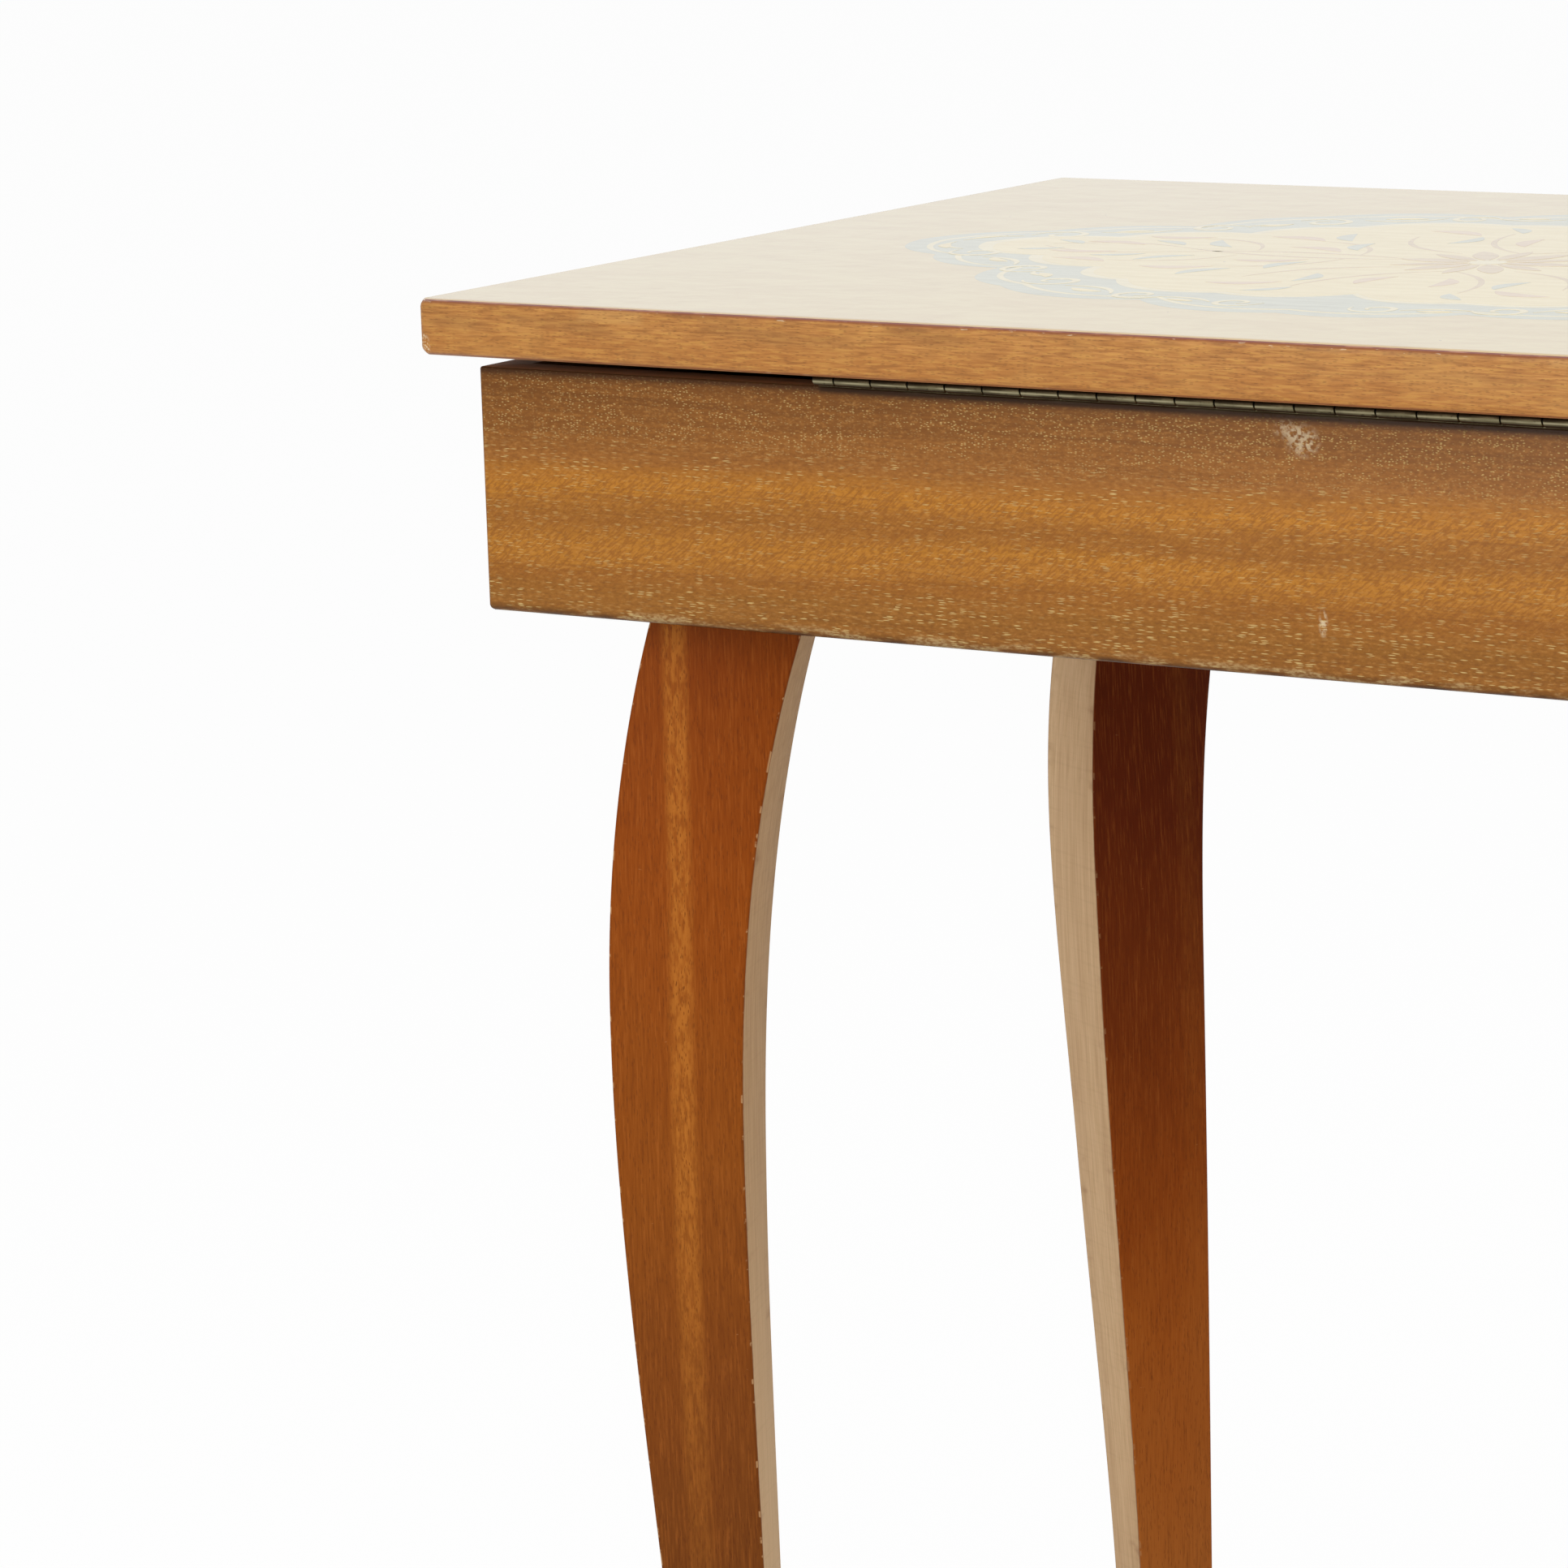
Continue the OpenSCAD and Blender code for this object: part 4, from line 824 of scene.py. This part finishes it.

● ● ●

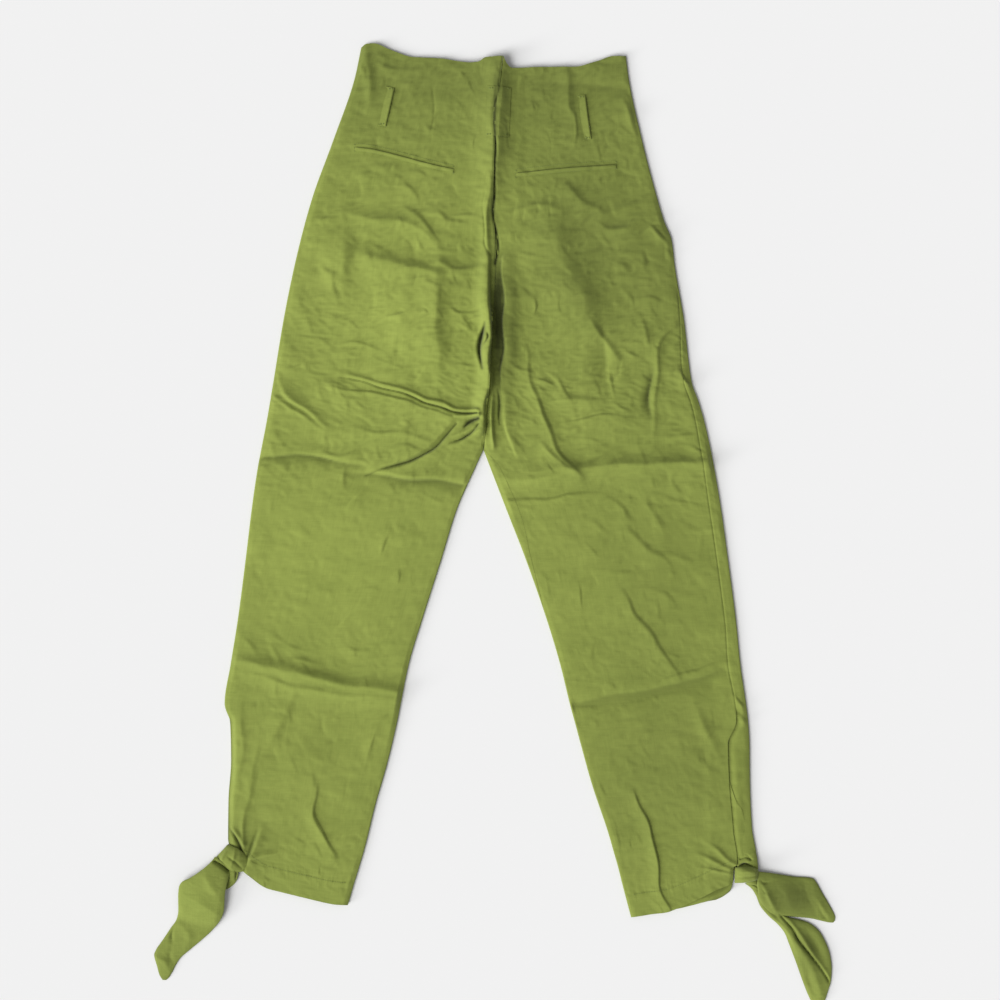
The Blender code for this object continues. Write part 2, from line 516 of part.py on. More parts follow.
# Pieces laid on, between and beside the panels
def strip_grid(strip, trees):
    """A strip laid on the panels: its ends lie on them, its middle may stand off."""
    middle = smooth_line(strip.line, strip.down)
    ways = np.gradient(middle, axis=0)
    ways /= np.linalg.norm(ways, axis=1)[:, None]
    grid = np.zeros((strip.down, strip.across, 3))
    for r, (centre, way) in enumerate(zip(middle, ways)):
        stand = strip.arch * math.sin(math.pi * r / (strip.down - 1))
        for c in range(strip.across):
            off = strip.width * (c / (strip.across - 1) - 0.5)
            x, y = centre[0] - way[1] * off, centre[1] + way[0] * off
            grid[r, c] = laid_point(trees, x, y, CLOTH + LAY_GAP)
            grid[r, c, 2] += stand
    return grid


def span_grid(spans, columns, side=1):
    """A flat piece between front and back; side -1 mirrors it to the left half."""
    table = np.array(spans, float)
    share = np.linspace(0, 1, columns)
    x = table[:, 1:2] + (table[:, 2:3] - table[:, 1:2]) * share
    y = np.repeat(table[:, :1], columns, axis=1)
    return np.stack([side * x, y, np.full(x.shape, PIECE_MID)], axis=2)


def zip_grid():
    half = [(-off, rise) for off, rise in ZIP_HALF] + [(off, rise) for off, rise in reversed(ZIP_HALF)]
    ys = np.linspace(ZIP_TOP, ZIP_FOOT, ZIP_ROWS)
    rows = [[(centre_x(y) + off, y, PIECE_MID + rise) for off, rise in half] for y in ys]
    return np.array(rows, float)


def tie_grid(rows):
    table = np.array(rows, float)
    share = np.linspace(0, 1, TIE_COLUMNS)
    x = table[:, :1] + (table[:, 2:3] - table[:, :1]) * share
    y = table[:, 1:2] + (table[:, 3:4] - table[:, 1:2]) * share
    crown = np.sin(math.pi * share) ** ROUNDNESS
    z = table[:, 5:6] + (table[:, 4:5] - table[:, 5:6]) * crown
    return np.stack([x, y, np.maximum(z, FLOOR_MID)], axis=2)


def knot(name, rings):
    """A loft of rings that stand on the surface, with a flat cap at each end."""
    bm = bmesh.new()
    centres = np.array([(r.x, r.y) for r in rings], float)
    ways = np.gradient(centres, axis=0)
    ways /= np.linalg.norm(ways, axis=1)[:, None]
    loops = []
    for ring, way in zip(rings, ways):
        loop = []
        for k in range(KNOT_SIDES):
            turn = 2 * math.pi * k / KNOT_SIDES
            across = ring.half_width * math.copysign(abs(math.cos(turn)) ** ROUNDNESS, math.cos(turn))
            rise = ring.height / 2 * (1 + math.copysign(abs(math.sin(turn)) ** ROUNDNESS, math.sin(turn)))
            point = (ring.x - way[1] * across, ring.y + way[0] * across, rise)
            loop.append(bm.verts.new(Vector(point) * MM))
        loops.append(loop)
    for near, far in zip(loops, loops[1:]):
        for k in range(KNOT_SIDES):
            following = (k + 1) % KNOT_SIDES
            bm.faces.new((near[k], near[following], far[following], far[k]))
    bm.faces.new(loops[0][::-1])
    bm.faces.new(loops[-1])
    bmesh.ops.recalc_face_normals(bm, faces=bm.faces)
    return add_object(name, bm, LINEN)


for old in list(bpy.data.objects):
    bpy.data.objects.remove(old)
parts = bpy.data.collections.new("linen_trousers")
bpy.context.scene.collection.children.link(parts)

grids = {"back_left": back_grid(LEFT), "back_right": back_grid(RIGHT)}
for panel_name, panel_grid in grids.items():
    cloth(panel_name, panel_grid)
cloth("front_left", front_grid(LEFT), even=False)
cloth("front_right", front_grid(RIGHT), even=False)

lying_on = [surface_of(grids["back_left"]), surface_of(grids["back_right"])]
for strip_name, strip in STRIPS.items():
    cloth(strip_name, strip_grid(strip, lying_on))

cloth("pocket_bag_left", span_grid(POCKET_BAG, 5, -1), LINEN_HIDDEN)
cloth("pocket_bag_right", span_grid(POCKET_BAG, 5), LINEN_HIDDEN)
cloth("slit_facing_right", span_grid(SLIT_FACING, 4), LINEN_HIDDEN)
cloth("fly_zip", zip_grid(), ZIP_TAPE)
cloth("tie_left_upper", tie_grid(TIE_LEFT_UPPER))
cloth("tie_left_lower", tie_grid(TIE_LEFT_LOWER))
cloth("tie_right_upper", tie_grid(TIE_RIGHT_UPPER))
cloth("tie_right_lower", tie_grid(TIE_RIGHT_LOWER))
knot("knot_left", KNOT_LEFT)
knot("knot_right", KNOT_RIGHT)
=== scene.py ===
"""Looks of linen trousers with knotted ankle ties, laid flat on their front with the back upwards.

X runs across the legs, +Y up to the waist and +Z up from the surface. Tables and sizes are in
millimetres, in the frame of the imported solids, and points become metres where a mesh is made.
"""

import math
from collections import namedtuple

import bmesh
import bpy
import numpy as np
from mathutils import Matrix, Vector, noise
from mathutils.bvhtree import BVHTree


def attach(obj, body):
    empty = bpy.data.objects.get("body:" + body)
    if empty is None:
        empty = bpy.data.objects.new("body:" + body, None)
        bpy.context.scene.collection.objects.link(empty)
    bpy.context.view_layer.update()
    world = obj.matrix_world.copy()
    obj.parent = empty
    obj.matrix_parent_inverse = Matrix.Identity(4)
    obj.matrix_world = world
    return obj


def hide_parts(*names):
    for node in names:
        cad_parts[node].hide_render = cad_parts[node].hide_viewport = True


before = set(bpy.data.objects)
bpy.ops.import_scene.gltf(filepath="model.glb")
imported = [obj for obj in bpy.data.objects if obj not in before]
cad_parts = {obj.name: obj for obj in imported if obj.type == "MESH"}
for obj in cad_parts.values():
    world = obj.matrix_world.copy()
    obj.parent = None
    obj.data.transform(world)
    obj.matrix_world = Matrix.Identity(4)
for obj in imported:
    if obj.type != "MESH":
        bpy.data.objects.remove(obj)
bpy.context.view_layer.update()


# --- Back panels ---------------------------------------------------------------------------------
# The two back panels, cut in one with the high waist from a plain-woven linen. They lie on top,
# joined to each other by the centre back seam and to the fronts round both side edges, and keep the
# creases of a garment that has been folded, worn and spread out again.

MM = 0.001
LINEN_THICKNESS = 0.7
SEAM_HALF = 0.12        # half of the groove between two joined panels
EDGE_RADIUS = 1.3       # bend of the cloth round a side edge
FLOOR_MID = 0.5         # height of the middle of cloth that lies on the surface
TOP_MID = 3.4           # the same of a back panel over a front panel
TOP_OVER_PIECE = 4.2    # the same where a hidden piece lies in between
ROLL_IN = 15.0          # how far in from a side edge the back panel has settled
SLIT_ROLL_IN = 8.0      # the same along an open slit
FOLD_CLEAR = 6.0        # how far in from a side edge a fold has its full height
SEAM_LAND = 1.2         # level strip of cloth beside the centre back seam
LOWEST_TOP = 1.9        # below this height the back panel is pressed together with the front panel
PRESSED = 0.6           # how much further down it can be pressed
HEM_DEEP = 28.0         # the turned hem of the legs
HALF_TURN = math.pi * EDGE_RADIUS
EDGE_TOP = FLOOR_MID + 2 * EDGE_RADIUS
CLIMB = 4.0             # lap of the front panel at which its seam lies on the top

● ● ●

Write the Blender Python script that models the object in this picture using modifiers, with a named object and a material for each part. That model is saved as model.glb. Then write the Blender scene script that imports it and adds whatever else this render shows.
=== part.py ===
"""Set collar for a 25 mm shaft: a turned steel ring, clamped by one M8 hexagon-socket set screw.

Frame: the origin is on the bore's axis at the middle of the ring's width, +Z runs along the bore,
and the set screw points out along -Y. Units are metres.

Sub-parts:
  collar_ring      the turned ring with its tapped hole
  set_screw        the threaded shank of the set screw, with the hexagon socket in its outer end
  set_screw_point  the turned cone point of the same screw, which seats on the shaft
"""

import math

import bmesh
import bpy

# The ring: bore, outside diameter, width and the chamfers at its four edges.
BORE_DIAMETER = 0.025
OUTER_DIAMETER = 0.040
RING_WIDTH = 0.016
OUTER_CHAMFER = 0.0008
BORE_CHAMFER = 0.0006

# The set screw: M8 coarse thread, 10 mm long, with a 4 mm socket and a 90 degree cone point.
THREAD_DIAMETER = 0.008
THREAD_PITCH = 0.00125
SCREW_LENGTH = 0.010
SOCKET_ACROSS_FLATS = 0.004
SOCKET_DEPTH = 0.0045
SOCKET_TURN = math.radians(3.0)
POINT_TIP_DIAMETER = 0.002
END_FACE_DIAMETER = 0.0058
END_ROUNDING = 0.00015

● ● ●

▶ _WRITTEN REQUEST_
Starting with the line that contains "span_grid(SLIT_FACING, 4), LINEN_HIDDEN)", repeat each line exactly, and stop once the line that contains "before = set(bpy.data.objects)" has been repeated.

▶ _COMPLETE RESPONSE_
cloth("slit_facing_right", span_grid(SLIT_FACING, 4), LINEN_HIDDEN)
cloth("fly_zip", zip_grid(), ZIP_TAPE)
cloth("tie_left_upper", tie_grid(TIE_LEFT_UPPER))
cloth("tie_left_lower", tie_grid(TIE_LEFT_LOWER))
cloth("tie_right_upper", tie_grid(TIE_RIGHT_UPPER))
cloth("tie_right_lower", tie_grid(TIE_RIGHT_LOWER))
knot("knot_left", KNOT_LEFT)
knot("knot_right", KNOT_RIGHT)
=== scene.py ===
"""Looks of linen trousers with knotted ankle ties, laid flat on their front with the back upwards.

X runs across the legs, +Y up to the waist and +Z up from the surface. Tables and sizes are in
millimetres, in the frame of the imported solids, and points become metres where a mesh is made.
"""

import math
from collections import namedtuple

import bmesh
import bpy
import numpy as np
from mathutils import Matrix, Vector, noise
from mathutils.bvhtree import BVHTree


def attach(obj, body):
    empty = bpy.data.objects.get("body:" + body)
    if empty is None:
        empty = bpy.data.objects.new("body:" + body, None)
        bpy.context.scene.collection.objects.link(empty)
    bpy.context.view_layer.update()
    world = obj.matrix_world.copy()
    obj.parent = empty
    obj.matrix_parent_inverse = Matrix.Identity(4)
    obj.matrix_world = world
    return obj


def hide_parts(*names):
    for node in names:
        cad_parts[node].hide_render = cad_parts[node].hide_viewport = True


before = set(bpy.data.objects)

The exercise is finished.